We zouden het vlieggebeuren na de broodnodige uitleg klein en relaxed beginnen met een uil van beschaafde afmetingen.
‘Wie durft?’, vroeg de valkenier. Ik stak meteen mijn hand op. Zo ben ik dan ook wel weer. Angstig maar totaal roekeloos.

De kerkuil vloog mijn kant op en landde na luttele seconden elegant op mijn arm. Hij draaide zijn kop naar me toe en keek me recht in de ogen. Het was een intens moment.
‘Wat ben je schitterend’, zei ik tegen de uil.
‘Oehoe’, antwoordde hij zachtjes. Ik had geen vogelboek bij de hand, maar ik denk dat hij het als een compliment opvatte.
Er volgde een grotere uil en daarna eentje die nóg meer uit de kluiten gewassen was. Ik genoot met volle teugen en er was geen spoortje angst meer bij me te bekennen.

Na de uilen kwam de buizerd. Daarna een immense gier. Gieren moeten verschrikkelijk goede ogen hebben want toen deze gigant mij in het vizier kreeg, wilde hij niet meer. De gier bleek banger voor mij te zijn dan ik voor hem. Het kan raar lopen in de wereld der fauna. De gier werd teruggebracht naar zijn veilige onderkomen. Ik voelde me intens schuldig.
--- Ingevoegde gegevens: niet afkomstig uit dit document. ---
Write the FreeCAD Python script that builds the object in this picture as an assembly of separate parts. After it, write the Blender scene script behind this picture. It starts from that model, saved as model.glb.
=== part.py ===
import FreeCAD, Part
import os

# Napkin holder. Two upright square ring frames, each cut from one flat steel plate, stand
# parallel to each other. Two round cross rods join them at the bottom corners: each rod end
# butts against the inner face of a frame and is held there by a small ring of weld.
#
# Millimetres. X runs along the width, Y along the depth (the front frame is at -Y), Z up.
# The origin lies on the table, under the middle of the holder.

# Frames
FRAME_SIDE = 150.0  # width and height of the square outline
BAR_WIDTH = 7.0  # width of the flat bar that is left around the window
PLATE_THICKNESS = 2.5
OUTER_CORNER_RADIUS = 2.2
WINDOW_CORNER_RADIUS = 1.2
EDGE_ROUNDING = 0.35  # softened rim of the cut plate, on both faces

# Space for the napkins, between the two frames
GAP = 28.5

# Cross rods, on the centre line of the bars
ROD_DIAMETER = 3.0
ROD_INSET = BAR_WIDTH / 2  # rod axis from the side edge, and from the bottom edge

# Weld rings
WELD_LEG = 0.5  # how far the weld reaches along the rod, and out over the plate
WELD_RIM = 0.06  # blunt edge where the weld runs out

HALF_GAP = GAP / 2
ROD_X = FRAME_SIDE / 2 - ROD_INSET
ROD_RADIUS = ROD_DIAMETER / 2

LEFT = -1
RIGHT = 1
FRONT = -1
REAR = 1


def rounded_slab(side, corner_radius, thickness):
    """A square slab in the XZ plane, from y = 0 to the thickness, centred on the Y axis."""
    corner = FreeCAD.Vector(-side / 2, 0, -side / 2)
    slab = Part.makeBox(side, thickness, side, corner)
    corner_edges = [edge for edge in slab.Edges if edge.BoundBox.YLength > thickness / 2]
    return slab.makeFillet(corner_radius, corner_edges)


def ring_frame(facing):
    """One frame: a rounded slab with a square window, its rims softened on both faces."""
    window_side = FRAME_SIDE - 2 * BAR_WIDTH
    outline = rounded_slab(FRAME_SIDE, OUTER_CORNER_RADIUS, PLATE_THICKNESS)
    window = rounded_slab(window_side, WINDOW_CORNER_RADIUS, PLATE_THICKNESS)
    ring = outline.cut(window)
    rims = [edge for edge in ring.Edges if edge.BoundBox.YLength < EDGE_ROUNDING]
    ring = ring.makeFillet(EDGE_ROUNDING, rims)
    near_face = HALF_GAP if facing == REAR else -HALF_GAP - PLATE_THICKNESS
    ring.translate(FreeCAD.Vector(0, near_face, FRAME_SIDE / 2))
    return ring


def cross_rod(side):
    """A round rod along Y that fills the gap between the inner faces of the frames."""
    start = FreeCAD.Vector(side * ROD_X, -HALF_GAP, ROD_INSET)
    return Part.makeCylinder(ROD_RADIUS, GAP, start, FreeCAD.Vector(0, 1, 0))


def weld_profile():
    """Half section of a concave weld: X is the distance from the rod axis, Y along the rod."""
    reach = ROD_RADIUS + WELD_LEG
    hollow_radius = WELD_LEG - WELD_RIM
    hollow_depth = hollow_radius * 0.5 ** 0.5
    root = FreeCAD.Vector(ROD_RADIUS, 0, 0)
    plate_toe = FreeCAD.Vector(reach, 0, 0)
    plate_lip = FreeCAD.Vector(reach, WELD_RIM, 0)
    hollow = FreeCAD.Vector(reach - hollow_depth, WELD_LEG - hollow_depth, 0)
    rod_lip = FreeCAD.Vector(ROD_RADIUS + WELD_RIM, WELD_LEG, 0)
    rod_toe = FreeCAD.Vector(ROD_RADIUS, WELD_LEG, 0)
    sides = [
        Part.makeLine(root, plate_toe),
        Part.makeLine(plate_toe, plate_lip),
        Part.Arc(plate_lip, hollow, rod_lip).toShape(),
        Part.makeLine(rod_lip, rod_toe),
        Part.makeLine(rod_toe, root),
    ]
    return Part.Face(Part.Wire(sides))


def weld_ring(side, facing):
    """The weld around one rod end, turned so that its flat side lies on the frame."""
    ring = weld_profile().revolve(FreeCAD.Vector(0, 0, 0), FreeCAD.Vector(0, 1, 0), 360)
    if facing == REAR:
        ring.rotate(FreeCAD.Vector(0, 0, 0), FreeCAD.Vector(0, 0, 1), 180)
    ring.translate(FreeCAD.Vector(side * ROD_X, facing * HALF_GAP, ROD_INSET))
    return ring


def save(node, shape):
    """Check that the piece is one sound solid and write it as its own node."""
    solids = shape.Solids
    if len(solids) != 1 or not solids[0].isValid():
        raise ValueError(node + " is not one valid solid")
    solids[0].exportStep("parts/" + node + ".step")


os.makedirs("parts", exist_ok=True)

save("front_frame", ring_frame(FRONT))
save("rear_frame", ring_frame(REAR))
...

De apotheose van de avond was de gigantische zeearend. Deze magistrale vlieger uit de wereld van de roofvogels vloog op me af alsof we al jaren de grootste vrienden waren. Hij kwam op mijn uitgestrekte arm zitten en knikte me toe. Ik knikte terug. Wat de zeearend dacht wist ik niet, maar ik gaf hem te kennen dat ik onze ontmoeting voor altijd zou koesteren. Ik meende hem te zien knipogen.